The plan continued under that structure until recently, when all of the stock of the employer was purchased by a publicly-traded corporation, in exchange for cash and shares of the publicly-traded corporation. Participants were given the opportunity to direct the investment of the cash received for their shares of stock. The publicly-traded stock replaced the original employer's stock in the employer stock fund.

From here on out, participants will be allowed to direct the investment of contributions into any investment fund, including the publicly-traded stock, and to freely exchange among all of the funds, including the publicly-traded stock. I'm trying to get a handle on how to preserve the requirements attached to the "old" ESOP under this new arrangement.

RLL, you indicate that the ESOP requirements must continue with respect to the "ESOP" portion of the plan, from which I infer that it is necessary to distinguish between the "ESOP" and "non-ESOP" portions of the plan. What I'm having difficulty with is how to make that distinction under the new arrangement, where participants will be able to buy and sell stock within the plan, and stock will be purchased and sold by the plan on the open market as the demand for investments in the stock under the plan changes.
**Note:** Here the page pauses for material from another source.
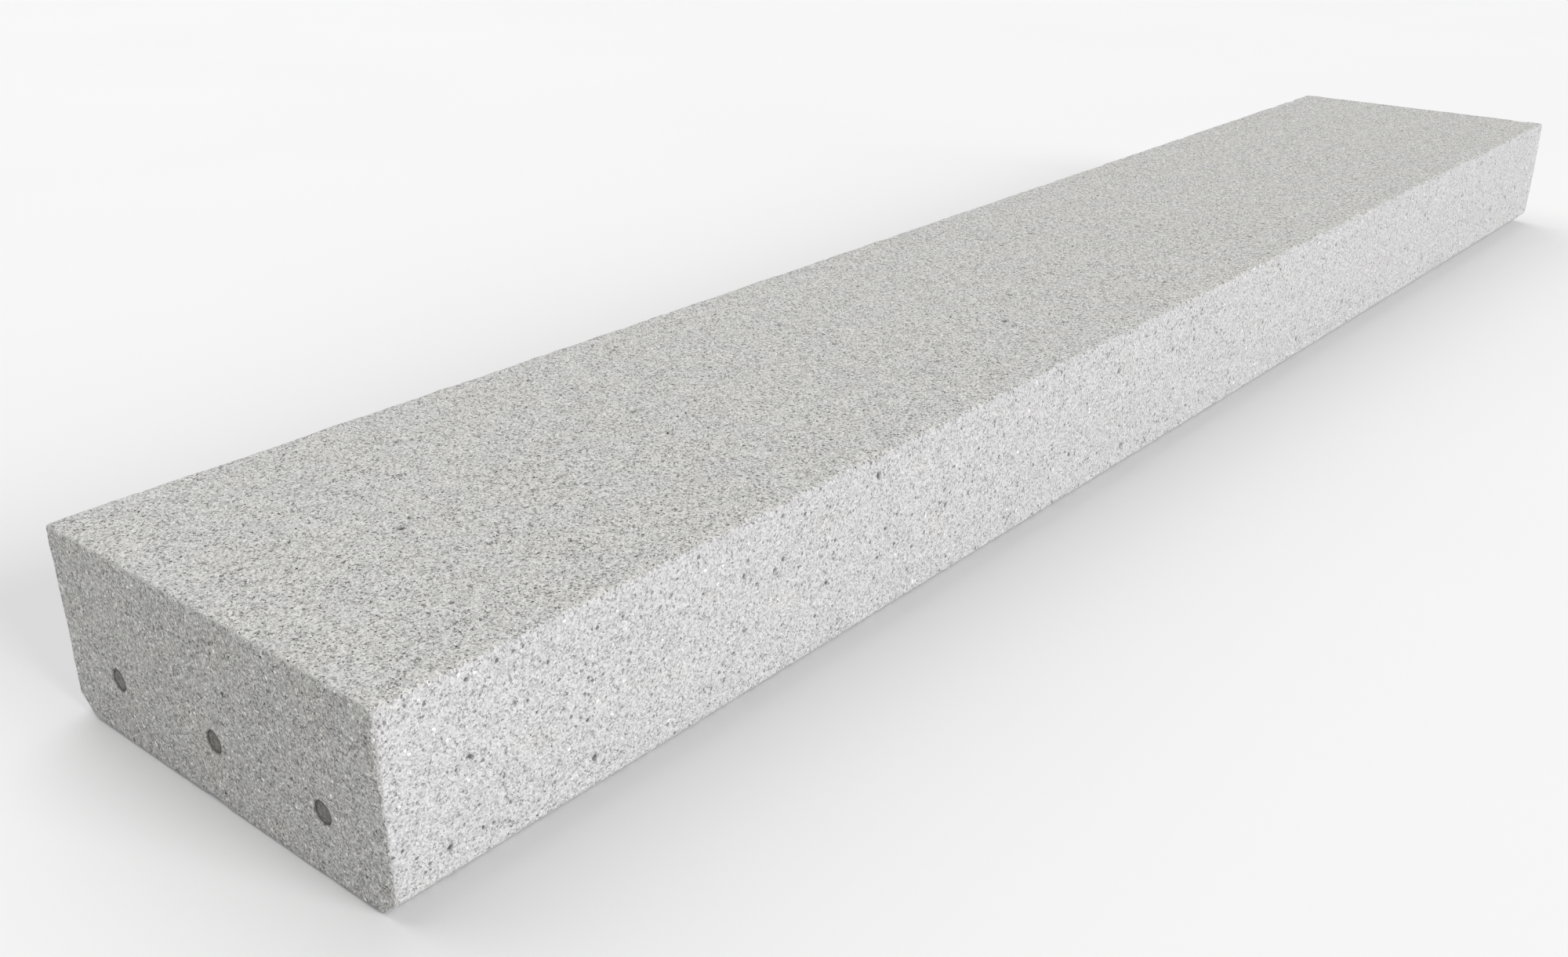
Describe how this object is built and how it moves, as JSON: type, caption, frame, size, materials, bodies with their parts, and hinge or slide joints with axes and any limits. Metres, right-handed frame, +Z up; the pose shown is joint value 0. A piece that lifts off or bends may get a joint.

Sorry for the long post, and for possibly making a mountain out of a molehill, but I want to make sure the facts are clear, and I would really appreciate any guidance.

RLL, I have not had a chance to investigate either of those organizations yet, but I will look into them. Thanks.

Posted

Is the current company stock fund (under the plan) designated as an ESOP? If so, it's subject to the special ESOP rules.

With regard to stock attributable to the former (frozen) ESOP, did the plan continue to designate that portion of the plan as an ESOP? If so, the ESOP rules continue to apply.